別の男性がアドバイスしていたのがストローの太さです。
「シチューを食べるとき、太いストローだったら具ごと吸えるんですよね。上半身に障害がある僕としては、ストローもなるべく太めのものがあるとありがたい。太いストローが1つあれば、自分の力で自分で飲み込めるので、助けがなくても食べることができるんです」
話を聞いた店主は、「ストローも細いだけでなく太いのも必要だという話は初めて聞きました。取材を受けるというだけでなく、勉強になりました」と話していました。

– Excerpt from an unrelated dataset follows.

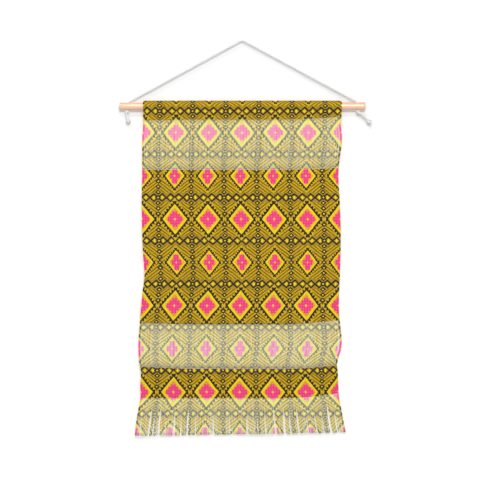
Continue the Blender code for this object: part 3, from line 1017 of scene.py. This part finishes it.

サイトの運営は、障害者の支援にもつながっています。平間さんは仲間と2人でサイトを更新してきましたが、去年6月、就労支援のために事業所を立ち上げ、現在約20人のスタッフが店の取材や広告の募集などにあたっています。
平間さんたちが運営する事業所は、専門的に言うと「就労継続支援B型」で、企業などで雇用契約を結んで働くのが困難な人たちが、比較的簡単な作業を短時間から行うことが可能です。
ただ平間さんによると、「こうした事業所では箸を袋に入れるような内職みたいな仕事が多く、がんばって数をこなしてもなかなか利益が出ないのが現状」だそうです。
ところがグルメサイトの運営では広告料などが安定的な収入として事業所に入るため、利用者に支払う時給は最大500円と、全国平均の2倍以上になったと言います。
平間さんは「企業とタイアップして当事者が収入をちゃんと得ていける仕組みで、全国的にも参考になる1つの『ツール』として確立していきたい」と語ります。
平間さんたちのグループでは、このサイトで取り上げる分野を飲食業にとどまらず、ネイルサロンや美容室にも広げていきたいと話しています。
そのために欠かせないモットーが「楽しむことをあきらめない」です。